Kürzere Wartefrist beim Familiennachzug für vorläufig Aufgenommene
In der Schweiz mussten geflüchtete Menschen mit einer vorläufigen Aufnahme bisher drei Jahre warten, bevor sie ein Gesuch um Familiennachzug stellen konnten. Nun wird diese Wartefrist auf zwei Jahre verkürzt. Auslöser dafür war eine Beschwerde der Rechtsberatungsstelle für Asylsuchende von HEKS in Lausanne (SAJE). HEKS begrüsst diese Gesetzesänderung, ist aber der Ansicht, dass grundsätzlich auf eine Wartefrist beim Familiennachzug verzichtet werden sollte.
Wer vor Krieg und gewalttätigen Konflikten zum Beispiel aus Syrien oder Afghanistan in die Schweiz flüchtet, wird in der Regel «vorläufig aufgenommen». Rund 45’000 Menschen mit diesem Aufenthaltsstatus leben in der Schweiz. Ihre Rechtsstellung ist bedeutend schlechter als die von anerkannten Flüchtlingen, obwohl die grosse Mehrheit der vorläufig Aufgenommenen dauerhaft in der Schweiz bleibt. Für vorläufig Aufgenommene galt bisher eine Wartefrist von 3 Jahren nach Erteilung der vorläufigen Aufnahme, bis sie überhaupt ein Gesuch für den Nachzug ihrer Familie stellen konnten. Dieser Wartefrist voran geht zudem häufig eine lange Zeit der Trennung von der Familie während der Flucht und des Asylverfahrens. So verstreichen meist Jahre, bis geflüchtete Menschen wieder mit ihren minderjährigen Kindern oder ihrem Ehepartner / ihrer Ehepartnerin vereint werden können. Eine kostbare Zeit – speziell, wenn kleine Kinder involviert sind –, die verloren geht und nicht mehr zurückgewonnen werden kann.
HEKS kämpft für das Recht auf Familie – auf juristischem Weg
Das Urteil des Bundesverwaltungsgerichts, das die vorliegende Gesetzesänderung ausgelöst hat, geht zurück auf eine Beschwerde der HEKS-Rechtsberatungsstelle SAJE in Lausanne:
Eine eritreische Mutter erreichte 2016 nach einer traumatisierenden Flucht zusammen mit ihrem damals fünfjährigen Sohn die Schweiz und ersuchte um Asyl.

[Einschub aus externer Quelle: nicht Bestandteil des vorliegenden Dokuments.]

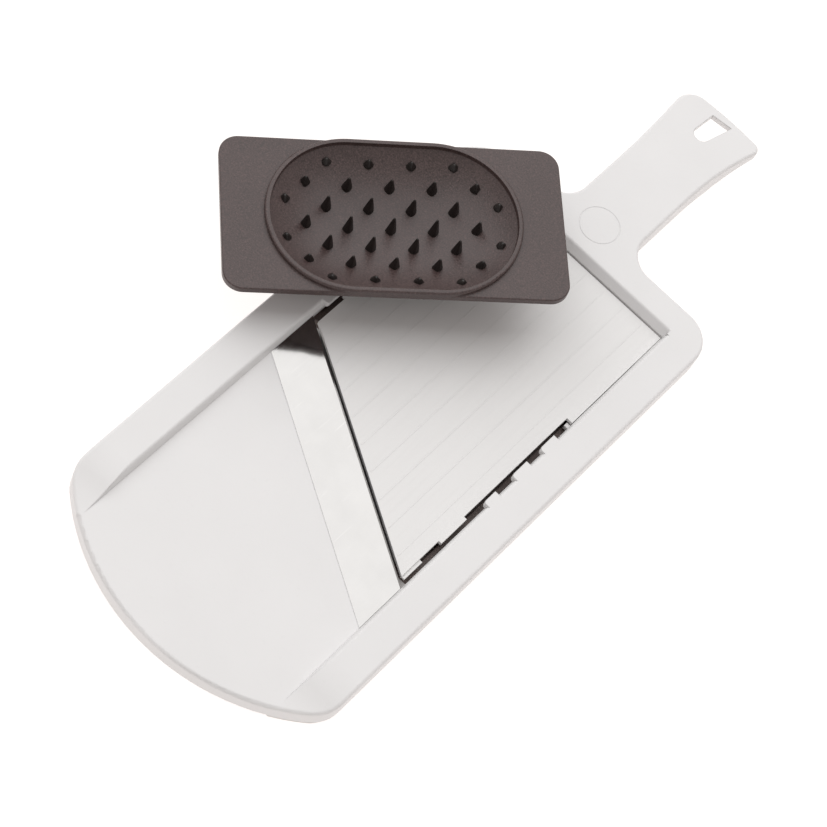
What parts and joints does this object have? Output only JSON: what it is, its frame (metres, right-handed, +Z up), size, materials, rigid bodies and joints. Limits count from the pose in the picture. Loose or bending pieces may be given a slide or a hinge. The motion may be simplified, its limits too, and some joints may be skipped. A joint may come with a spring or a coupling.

Sie erhielt eine vorläufige Aufnahme. Mit ihrem Ehemann und Vater ihres Sohnes, der ebenfalls aus Eritrea geflüchtet ist, stand sie stets in Kontakt, in der Hoffnung auf eine Wiedervereinigung. Trotz ihres schlechten Gesundheitszustands schaffte sie es, Französisch zu lernen und eine Arbeitsstelle zu finden. Da es auch ihrem Sohn gesundheitlich nicht gut ging, wünschte sie, endlich Unterstützung durch ihren Ehemann zu erhalten. Ihr Gesuch um dessen Nachzug wurde vom Staatssekretariat für Migration (SEM) jedoch abgelehnt – mit der Begründung, die dreijährige Wartefrist für vorläufig Aufgenommene sei noch nicht abgelaufen.
Dagegen wehrte sich die HEKS-Rechtsberatungsstelle (SAJE) in Lausanne, gestützt auf die Rechtsprechung des Europäischen Gerichtshofs für Menschenrechte (M.A. gegen Dänemark), und erhielt Recht. Das Bundesverwaltungsgericht betonte in seinem Urteil, das Recht auf Familie müsse im Einzelfall abgewogen werden, und die Einschränkungen müssen verhältnismässig sein. Dabei seien die Interessen von Kindern besonders stark zu gewichten.
Der Fall zeigt auf, wie die HEKS-Rechtsberatungsstellen nicht nur für Einzelpersonen eine wichtige Unterstützung bieten, sondern durch strategische Gerichtsprozesse immer wieder auch Grundsatzurteile erzielen und dadurch zu rechtlichen Verbesserungen für geflüchtete Menschen in der Schweiz beitragen.